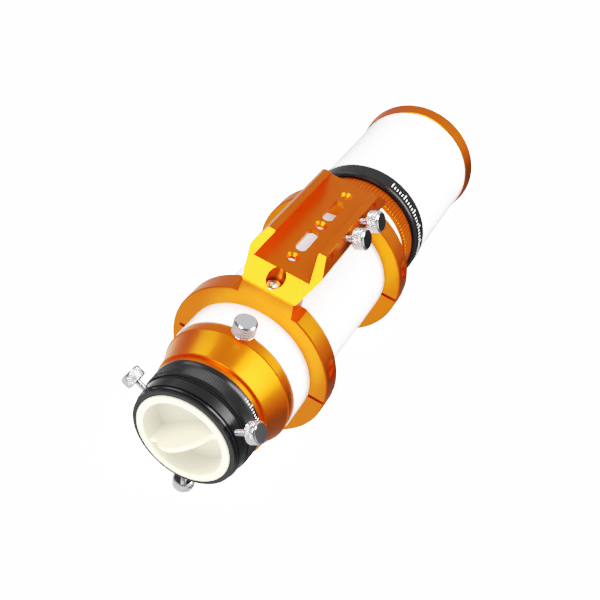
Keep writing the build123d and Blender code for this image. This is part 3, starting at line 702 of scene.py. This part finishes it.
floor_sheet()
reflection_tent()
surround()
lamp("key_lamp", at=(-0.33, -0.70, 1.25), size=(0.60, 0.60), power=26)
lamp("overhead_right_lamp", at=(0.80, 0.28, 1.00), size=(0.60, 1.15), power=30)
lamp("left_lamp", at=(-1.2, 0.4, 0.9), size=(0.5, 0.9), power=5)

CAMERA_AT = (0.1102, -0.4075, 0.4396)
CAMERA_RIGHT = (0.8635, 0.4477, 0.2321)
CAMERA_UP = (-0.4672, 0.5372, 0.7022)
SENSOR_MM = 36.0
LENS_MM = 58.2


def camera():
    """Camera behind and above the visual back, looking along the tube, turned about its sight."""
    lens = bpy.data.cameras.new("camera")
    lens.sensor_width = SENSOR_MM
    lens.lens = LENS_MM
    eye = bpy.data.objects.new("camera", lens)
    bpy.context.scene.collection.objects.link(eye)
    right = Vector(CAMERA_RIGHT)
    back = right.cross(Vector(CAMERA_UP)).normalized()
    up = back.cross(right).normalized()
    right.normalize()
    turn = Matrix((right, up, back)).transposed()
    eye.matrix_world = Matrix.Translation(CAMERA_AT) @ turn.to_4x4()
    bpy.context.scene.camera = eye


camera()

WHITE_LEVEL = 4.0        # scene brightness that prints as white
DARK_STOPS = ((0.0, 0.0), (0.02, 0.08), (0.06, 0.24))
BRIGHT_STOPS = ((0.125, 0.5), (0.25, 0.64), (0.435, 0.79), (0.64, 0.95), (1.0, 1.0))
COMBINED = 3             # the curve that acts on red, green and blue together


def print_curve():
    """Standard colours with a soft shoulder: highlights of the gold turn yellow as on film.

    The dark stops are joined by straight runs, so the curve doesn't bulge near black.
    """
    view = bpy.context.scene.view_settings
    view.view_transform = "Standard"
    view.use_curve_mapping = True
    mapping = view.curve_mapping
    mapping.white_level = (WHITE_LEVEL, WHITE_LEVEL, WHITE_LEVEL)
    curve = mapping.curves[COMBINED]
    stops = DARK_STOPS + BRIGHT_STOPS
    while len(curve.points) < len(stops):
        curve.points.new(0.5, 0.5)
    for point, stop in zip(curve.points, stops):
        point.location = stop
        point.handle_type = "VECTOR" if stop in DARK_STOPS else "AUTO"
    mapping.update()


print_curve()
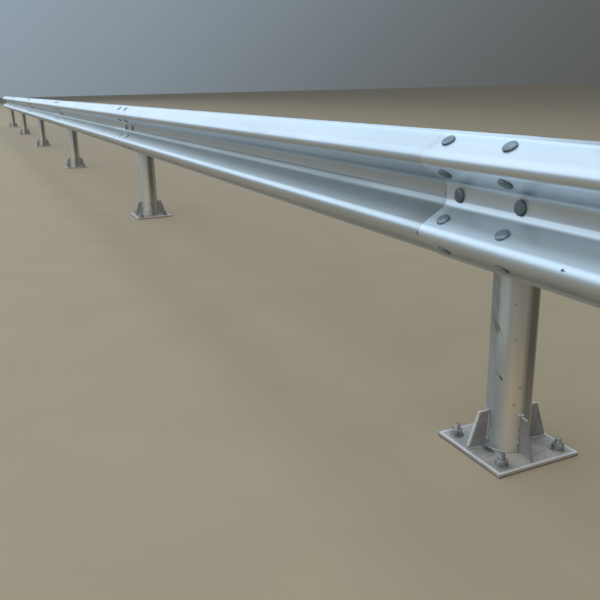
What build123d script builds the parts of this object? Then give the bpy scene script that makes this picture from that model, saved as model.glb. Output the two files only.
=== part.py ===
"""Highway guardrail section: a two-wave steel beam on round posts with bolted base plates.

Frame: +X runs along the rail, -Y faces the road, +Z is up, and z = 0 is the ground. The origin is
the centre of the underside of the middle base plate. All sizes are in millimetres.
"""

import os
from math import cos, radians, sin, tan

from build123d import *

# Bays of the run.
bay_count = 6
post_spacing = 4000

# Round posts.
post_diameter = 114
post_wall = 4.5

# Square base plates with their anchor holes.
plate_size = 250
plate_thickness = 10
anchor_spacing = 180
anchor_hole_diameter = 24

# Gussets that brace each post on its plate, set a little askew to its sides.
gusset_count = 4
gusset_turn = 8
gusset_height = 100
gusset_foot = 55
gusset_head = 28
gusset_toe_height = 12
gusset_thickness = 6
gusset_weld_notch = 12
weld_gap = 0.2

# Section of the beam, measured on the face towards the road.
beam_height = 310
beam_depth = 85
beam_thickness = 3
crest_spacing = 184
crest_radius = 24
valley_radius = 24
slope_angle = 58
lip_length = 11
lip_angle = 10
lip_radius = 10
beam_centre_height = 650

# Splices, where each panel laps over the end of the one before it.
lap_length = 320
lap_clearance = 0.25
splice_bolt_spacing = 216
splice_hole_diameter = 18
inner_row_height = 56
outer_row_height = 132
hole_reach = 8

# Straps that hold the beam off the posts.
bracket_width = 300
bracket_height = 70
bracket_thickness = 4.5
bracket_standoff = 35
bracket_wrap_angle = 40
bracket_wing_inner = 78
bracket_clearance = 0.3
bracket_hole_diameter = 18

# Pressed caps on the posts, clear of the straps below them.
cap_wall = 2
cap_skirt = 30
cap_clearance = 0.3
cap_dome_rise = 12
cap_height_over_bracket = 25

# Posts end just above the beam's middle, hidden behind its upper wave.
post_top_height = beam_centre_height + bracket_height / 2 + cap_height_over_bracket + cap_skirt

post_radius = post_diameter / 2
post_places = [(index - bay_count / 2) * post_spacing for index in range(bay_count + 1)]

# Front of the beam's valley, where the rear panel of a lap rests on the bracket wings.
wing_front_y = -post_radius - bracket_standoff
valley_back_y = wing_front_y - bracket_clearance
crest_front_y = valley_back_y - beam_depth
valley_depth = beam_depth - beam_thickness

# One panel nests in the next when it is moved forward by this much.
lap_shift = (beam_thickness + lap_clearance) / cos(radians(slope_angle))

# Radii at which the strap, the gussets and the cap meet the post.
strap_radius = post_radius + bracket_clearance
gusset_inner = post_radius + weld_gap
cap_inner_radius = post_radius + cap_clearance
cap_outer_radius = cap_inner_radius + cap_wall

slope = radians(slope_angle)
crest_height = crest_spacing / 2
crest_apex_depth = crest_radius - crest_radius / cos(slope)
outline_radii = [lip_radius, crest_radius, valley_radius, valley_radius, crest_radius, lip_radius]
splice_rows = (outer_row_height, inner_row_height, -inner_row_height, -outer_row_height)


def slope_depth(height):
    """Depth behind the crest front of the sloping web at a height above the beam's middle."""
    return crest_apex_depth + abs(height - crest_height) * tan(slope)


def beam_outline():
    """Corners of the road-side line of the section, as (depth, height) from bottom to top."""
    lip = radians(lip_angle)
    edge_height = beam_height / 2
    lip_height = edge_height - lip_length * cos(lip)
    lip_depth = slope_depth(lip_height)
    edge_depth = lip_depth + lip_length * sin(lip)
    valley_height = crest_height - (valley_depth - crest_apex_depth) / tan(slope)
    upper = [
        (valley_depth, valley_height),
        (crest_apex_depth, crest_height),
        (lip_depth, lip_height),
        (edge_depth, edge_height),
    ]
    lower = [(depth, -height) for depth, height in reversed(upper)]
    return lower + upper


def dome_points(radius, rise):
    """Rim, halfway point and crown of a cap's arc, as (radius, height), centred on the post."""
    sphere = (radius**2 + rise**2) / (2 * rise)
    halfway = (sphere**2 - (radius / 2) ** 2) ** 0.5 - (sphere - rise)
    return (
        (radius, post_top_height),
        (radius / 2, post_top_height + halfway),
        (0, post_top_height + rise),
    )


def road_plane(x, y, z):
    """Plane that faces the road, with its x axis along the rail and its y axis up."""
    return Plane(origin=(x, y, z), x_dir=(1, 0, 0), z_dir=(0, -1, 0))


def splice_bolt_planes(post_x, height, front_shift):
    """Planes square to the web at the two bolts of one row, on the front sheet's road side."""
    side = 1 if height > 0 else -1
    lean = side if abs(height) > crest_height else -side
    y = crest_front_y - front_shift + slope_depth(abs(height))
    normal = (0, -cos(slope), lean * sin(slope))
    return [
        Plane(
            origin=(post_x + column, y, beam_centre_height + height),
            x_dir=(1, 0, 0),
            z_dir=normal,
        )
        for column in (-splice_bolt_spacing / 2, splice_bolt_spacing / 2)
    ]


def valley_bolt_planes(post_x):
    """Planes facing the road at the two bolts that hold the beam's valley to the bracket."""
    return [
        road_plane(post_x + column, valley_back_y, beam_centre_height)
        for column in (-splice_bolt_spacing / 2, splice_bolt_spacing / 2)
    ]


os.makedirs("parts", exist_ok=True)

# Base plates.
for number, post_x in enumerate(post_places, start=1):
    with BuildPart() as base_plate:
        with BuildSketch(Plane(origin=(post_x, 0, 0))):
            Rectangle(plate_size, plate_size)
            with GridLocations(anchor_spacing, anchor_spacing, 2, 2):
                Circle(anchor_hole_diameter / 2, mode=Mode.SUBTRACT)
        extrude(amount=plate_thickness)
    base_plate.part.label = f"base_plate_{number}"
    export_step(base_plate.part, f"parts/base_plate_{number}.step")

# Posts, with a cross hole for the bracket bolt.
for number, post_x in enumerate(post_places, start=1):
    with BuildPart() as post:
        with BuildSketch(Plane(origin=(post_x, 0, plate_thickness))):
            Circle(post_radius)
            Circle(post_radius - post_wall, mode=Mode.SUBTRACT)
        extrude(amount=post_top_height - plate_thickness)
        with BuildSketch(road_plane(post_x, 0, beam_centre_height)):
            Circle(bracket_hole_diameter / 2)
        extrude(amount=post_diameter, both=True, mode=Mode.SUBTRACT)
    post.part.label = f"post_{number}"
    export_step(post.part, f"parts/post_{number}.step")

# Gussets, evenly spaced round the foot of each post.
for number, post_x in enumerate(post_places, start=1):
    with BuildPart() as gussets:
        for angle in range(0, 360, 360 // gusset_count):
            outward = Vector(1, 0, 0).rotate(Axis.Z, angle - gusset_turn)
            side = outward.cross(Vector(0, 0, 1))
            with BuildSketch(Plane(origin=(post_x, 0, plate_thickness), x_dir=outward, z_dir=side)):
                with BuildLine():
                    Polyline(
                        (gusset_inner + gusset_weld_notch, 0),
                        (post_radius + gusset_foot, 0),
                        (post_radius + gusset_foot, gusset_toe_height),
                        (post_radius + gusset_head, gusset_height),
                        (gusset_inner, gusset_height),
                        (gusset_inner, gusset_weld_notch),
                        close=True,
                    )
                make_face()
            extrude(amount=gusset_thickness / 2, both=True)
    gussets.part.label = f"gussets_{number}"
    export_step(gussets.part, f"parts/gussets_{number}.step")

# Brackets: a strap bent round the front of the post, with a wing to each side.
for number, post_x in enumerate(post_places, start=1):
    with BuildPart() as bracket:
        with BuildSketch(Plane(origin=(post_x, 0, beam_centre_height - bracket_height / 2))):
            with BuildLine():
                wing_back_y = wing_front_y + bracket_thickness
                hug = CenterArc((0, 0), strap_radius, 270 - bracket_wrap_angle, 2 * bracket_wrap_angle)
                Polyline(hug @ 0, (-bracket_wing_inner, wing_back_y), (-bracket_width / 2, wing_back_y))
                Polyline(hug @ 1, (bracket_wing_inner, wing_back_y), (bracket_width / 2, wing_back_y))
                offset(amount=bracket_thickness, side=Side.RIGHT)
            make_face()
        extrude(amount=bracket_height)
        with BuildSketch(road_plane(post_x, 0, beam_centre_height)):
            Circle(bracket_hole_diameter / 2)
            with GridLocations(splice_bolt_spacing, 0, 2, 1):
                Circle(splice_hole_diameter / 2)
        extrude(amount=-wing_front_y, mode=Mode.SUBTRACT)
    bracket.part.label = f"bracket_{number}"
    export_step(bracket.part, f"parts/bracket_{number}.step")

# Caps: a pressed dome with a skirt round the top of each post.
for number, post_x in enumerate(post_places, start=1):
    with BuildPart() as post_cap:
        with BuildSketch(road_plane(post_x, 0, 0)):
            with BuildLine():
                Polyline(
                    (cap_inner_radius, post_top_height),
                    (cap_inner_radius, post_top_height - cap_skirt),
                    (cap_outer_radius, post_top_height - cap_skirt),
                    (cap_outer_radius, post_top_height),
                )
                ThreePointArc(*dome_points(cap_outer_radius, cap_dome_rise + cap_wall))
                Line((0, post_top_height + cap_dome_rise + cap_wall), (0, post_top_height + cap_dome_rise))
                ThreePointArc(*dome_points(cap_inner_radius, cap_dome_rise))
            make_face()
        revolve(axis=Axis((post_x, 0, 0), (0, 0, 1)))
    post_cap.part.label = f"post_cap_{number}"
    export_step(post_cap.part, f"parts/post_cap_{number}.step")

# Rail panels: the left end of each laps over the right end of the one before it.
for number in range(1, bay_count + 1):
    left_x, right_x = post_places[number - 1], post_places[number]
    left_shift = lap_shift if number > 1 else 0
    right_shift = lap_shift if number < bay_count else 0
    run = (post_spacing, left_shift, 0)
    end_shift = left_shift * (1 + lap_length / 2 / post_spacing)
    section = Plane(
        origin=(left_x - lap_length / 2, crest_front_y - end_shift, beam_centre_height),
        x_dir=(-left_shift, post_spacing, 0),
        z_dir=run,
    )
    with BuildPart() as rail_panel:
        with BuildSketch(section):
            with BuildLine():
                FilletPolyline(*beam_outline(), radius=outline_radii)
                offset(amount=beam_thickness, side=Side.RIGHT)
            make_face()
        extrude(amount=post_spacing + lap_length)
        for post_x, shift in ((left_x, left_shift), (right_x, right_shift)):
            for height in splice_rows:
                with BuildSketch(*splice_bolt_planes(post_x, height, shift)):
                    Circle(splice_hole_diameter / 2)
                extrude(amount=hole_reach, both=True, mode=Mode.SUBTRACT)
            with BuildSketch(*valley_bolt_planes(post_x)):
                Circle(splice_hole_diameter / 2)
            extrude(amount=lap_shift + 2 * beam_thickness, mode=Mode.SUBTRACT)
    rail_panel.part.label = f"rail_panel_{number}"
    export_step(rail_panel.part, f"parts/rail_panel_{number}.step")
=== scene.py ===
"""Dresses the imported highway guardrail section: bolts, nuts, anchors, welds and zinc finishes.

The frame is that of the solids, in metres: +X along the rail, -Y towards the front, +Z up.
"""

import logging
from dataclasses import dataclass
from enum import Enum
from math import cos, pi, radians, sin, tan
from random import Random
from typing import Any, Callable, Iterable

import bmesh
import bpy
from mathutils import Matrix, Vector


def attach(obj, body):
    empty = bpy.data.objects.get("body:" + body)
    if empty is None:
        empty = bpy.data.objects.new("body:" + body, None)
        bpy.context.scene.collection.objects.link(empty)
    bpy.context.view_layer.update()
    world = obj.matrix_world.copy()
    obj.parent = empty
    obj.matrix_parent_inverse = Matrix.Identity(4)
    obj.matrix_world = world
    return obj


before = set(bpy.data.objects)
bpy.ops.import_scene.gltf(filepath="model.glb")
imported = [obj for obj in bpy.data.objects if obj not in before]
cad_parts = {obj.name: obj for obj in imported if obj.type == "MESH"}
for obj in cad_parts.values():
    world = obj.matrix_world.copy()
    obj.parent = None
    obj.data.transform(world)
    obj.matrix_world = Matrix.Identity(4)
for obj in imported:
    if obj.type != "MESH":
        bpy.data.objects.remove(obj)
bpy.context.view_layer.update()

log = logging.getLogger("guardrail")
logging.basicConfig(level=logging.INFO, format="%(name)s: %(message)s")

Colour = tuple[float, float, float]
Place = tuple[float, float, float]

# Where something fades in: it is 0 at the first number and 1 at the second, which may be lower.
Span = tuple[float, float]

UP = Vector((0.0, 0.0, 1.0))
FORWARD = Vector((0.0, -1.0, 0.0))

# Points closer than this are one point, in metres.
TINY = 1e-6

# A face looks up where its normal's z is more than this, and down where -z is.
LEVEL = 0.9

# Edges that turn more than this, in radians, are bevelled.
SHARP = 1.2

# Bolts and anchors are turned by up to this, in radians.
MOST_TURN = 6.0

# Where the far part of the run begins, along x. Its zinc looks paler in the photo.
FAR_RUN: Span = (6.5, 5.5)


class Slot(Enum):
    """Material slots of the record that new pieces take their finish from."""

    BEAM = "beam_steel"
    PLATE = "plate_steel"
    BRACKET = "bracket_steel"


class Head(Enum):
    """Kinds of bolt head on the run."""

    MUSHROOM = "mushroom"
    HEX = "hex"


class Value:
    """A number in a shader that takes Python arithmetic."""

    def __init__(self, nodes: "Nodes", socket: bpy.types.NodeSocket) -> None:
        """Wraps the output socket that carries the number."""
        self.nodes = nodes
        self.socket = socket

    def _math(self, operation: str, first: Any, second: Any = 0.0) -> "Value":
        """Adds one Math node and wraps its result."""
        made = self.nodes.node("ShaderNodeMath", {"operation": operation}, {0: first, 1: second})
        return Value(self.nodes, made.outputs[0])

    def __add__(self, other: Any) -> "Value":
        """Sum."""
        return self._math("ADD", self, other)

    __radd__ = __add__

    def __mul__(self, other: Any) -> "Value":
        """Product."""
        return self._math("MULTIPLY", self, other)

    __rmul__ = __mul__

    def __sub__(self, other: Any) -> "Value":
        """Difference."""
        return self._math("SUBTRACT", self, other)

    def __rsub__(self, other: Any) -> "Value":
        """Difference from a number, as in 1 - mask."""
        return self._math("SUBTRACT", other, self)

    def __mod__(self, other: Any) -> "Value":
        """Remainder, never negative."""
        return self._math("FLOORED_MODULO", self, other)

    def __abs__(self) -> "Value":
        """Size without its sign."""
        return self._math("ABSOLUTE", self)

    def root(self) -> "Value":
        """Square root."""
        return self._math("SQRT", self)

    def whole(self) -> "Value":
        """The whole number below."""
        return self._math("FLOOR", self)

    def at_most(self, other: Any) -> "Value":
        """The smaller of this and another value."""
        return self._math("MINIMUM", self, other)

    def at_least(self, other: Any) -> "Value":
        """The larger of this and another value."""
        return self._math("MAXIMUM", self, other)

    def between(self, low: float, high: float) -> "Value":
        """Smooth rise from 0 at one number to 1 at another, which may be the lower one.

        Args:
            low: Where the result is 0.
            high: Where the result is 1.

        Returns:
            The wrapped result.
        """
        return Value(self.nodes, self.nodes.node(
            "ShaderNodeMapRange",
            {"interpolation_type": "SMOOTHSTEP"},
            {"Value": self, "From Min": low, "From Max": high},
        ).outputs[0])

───

* **DO THIS**: Give the exact lines, and only those, from the line containing "What build123d script" through the line containing "from build123d import *" in the entries above.

* **RESULT OF THIS EXERCISE**:
What build123d script builds the parts of this object? Then give the bpy scene script that makes this picture from that model, saved as model.glb. Output the two files only.
=== part.py ===
"""Highway guardrail section: a two-wave steel beam on round posts with bolted base plates.

Frame: +X runs along the rail, -Y faces the road, +Z is up, and z = 0 is the ground. The origin is
the centre of the underside of the middle base plate. All sizes are in millimetres.
"""

import os
from math import cos, radians, sin, tan

from build123d import *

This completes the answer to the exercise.